If gconf can get to a point where file locking is the only bug, then
pressure can be applied to the nfs people to get those bugs fixed and/or
to more testing to see if the locking under afs is just plainly more
reliable - or nfsv4.


> For the D-BUS cookie file, I have some code that doesn't use kernel
> locks, just has a really long timeout on a very briefly-held lockfile;
> maybe that is the right approach for the backend files.

Timeouts might make more sense considering the system could crash while
the lock is held - w/o a stateful daemon it makes tracking that problem
difficult.


>  - fix the session manager. I believe the session manager should be 
>    responsible for sanity-checking disk space on login, and also 
>    gracefully helping with multiple login if we can figure out how.

I was discussing with one of the folks I work with the possibility of
some simple python apps that run out of xinitrc.d. Do various things
like: check quota and alternately open up a vte to let them fix their
crap or, maybe load up python-gconf stuff and grouse around the users
gconf settings to fix stupid crap, or purge their old cache files or
whatever. 

For example: 
If they are just over quota but not within some % of the hard quota then
they get a warning, etc.

That isn't at the gnome-session level but it does help with the problem
and is very simple.

This is one of the reasons I wanted run-as-user-on-logout.d directory
for gnome. So I could do some cleanups AS the user BEFORE they lose
their fs/login credentials.

> Ultimately the multiple-login problem is probably best solved by _not_
> sharing homedirs, but instead using dedicated file shares, IMAP, LDAP,
> and other specialized servers. Or perhaps by having a network file
> system that sucked less, using the homedir as the all-singing way to
> keep your data on the network would be more robust.

If you'd like to do these same tests under afs I can give you data back.
I've got both nfs and afs infrastructures here at duke and can show you
what we've got. The long and short of it is - that while gnome can
change on 6 month timespans nfs changing or afs changing in those
time-frames is harder.

I'm not sure what other network file system options we've got - cifs, I
guess, but all the acls are weird.

I'm going to say this, I know it's annoying but: why does it seem like
kde does not suffer from this problem. Our multi-login kde users do not
seem to get into the lockfile-hell problem. Kde has its own set of
problems, but this isn't one of them, and I'm not terribly interested in
helping to fix the kde problems. :)

> Anyway, I can't begin to fix all this myself. I do want to get it fixed
> though. It would be very helpful to me if someone could adopt the menu
> problem, btw. ;-) Basically I want to polish up D-BUS and get it going,
> base a GConf reworking on that in addition to having that address many
> lifecycle/robustness issues, then tackle the session manager. I would
> also like to offload some of the RPMs I maintain and get a good
> maintainer for some of the packages I own.

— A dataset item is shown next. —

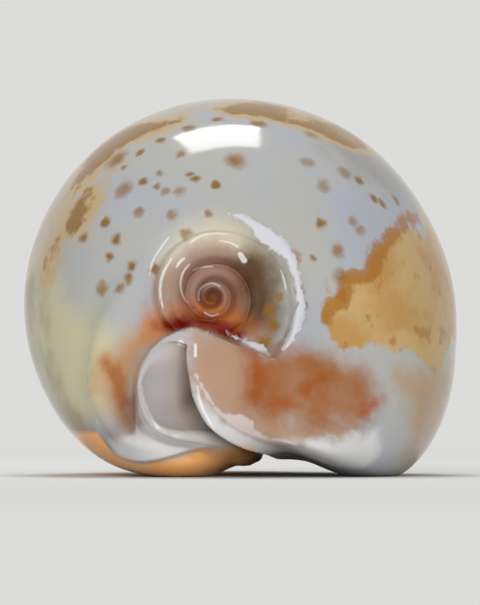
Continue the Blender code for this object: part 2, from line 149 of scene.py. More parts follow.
@dataclass(frozen=True)
class BodyWhorl:
    """Last whorl of the shell without its pit, canal and lips."""

    axis_x: float = -4.3
    axis_z: float = 27.3
    girth: Curve = ring([
        (-165, 28.7), (-150, 29.1), (-135, 29.6), (-120, 29.3), (-105, 28.1), (-90, 26.9), (-74, 25.1),
        (-62, 27.8), (-52, 34.85), (-46, 38.15), (-38, 39.5), (-31, 39.4), (-21, 38.5), (-12, 37.4),
        (0, 36.4), (20, 34.5), (45, 32.6), (70, 30.7), (95, 29.4), (125, 28.4), (155, 28), (178, 28.3)])
    front: Curve = ring([
        (-165, 30.5), (-140, 30), (-115, 28.3), (-90, 26), (-65, 28.3), (-40, 30.5), (-15, 30.5),
        (15, 30), (50, 30), (90, 30), (130, 30), (165, 30)])
    back: Curve = Curve([
        (0, 0, -40.5), (15, .26, -40), (30, .5, -37.2), (45, .71, -32), (60, .87, -25), (75, .965, -17),
        (90, 1, -8), (105, .965, 2.5), (120, .84, 13.5), (135, .63, 24.5), (150, .375, 34.5),
        (165, .16, 42.5), (180, 0, 47)])
    flank: Curve = Curve([
        (0, 0, -40.5), (15, .26, -40.1), (30, .5, -37.8), (45, .71, -33.4), (60, .87, -26.4),
        (75, .965, -17.5), (90, 1, -8), (105, .97, 2.5), (120, .86, 13.5), (135, .67, 25),
        (150, .43, 35.5), (165, .2, 43), (180, 0, 47)])
    base: Curve = Curve([
        (0, 0, -40.5), (15, .26, -40.6), (30, .5, -40.6), (45, .72, -40.4), (56, .875, -39.2),
        (66, .96, -36), (77, 1, -28.5), (90, 1, -17), (105, 1, -1.5), (120, .968, 13.5), (135, .83, 27),
        (150, .6, 37.5), (165, .32, 44), (180, 0, 47)])
    centre: Curve = Curve([
        (0, -4.3, 27.3), (30, -4.3, 27.3), (60, -4.3, 27.3), (90, -4.3, 27.3), (105, -4, 27.2),
        (120, -3.2, 26.4), (135, -2.2, 24), (150, -1.4, 19.6), (165, -1, 14.3), (180, -1, 10)])

    def points(self, angle: Array, row: Array) -> Array:
        """Points of the whorl.

        Args:
            angle: Angle round the axis.
            row: Row from the spire (0) to the front end (180).

        Returns:
            X, Y and Z for each place.
        """
        rise = np.sin(np.radians(angle))
        over = np.where(rise > 0.0, rise * rise, 0.0)[..., None]
        under = np.where(rise < 0.0, rise * rise, 0.0)[..., None]
        meridian = over * self.back(row) + under * self.base(row) + (1.0 - over - under) * self.flank(row)
        place = turned(angle)
        outline = self.girth(place) + (self.front(place) - self.girth(place)) * ease(95.0, 150.0, row)
        radius = meridian[..., 0] * outline
        centre = self.centre(row)
        across = centre[..., 0] + radius * np.cos(np.radians(angle))
        height = centre[..., 1] + radius * np.sin(np.radians(angle))
        return np.stack([across, meridian[..., 1], height], axis=-1)

    def polar(self, point: Array) -> Tuple[Array, Array]:
        """Distance from the coiling axis, and angle round it, of each point."""
        flat_x, flat_z = point[..., 0] - self.axis_x, point[..., 2] - self.axis_z
        return np.hypot(flat_x, flat_z), np.degrees(np.arctan2(flat_z, flat_x))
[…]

What rpms do you maintain. I know some folks who aren't too bad w/rpm
maintenance, might be able to help.

> Ultimately I'm only going to be able to do 5% of the work myself.
> I don't even see how I'll get to finish the menu stuff at the moment,
> and I'm not keeping up with bugs on my modules.

I understand you're swamped, I'm knee deep in things too, sadly - but
maybe some mails like this are good way to help that problem. See if you
can itemize out some things that suck up your time that you think
someone else can do. It's worth a shot at least.

Any chance the ximian^Wnovellians will have any spare people to throw at
this problem in the not-so-distant future?